In these moments, I treasure our trips at night to take a bath with you rocking out from above on my shoulders, reaching ever so long to try and touch the ceiling, still just a little too tall for you. Or the piggy back rides from the bedroom to the bathroom to brush our teeth in the morning. Even more, our prayers at night, where I pray for you and you pray that “daddy has a safe and wonderful day at work tomorrow and gets a green for being good.
But since you are growing, becoming this amazing girl, I want you to know what you are doing right, the things that make me proud of you.
Continue to dream big dreams. Being a rock star is a great plan.
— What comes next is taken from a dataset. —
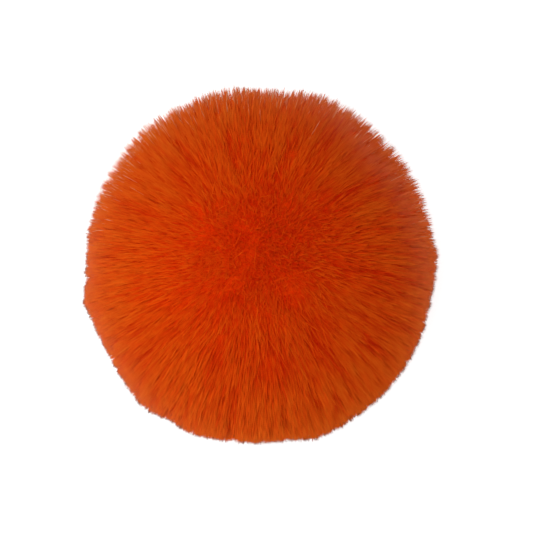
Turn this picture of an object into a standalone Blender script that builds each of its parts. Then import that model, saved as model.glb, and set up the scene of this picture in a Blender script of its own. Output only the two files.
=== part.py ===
"""A round fur pom pom, about 100 mm across, resting on a small flat spot.

It is one piece: a dense gathered heart with 300 four-sided fur locks that
grow out of it all round. Each lock keeps apart from its neighbours from the
root up, narrows to a soft point, and droops a little under its own weight.
The locks below are shorter, and end level where the ball rests.

Units are metres, +Z is up, and the origin lies on the surface that the pom
pom rests on, below the middle of its outline.
"""

import math
import random

import bmesh
import bpy
from mathutils import Matrix, Vector, noise

# Driving dimensions
FUR_REACH = 0.0501  # from the ball's middle to the tips of the fur
REST_SAG = 0.0037  # how far the fur gives way under the ball
HEART_RADIUS = 0.031  # the gathered heart that the locks grow from
HEART_SHIFT = Vector((-0.0005, 0.0040, 0.0))  # the heart sits off the middle
SEED_POINTS = 102  # these give 3 * 102 - 6 = 300 locks
LAYOUT_SEED = 11

MIDDLE = Vector((0.0, 0.0, FUR_REACH - REST_SAG))
HEART = MIDDLE + HEART_SHIFT
DOWN = Vector((0.0, 0.0, -1.0))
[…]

Don’t let anyone tell you different. And if you want to drop a bar here and there, I’m confident you could.
If you want to color outside the lines, it’s all good. Create something beautiful…colorful…your masterpiece. I’ll always hang them up in our studio.
Never feel weird about sticking your tongue out at each picture you take. At this point, I kind of expect it. Getting a serious picture of you is like pulling out a five from the dryer.
Sing loud. One of my favorite things to hear is you making a racket with your karaoke machine. Keep singing because some days, that will be the thing that gets you through that bad day.
Keep giving squeeze hugs. You can never be too old for that. Your squeeze hugs are medicine somedays to me. It’s amazing how much of the ‘stuff’ goes away after those.
Keep racing to car doors, house doors, building doors…any doors you choose. It’s one of my favorite things to do with you.
Above all…never lose this part of you…the part that smiles big, laughs loud, cries louder and makes dad feel like if nothing else in this world, he is the luckiest guy to ever live. You taught me what it felt like to love unconditionally, loudly, with whimsy and unselfishly. What it felt like to truly feel love and be content. What heartbreak and absence truly feels like.
And how a simple look, a smile and a run for a ‘flying squeeze hug’ became the thing I looked forward to during the day.
Please stop growing so fast, becoming so big. But if you must, my hand will always be here. You’ll never go alone. Just reach.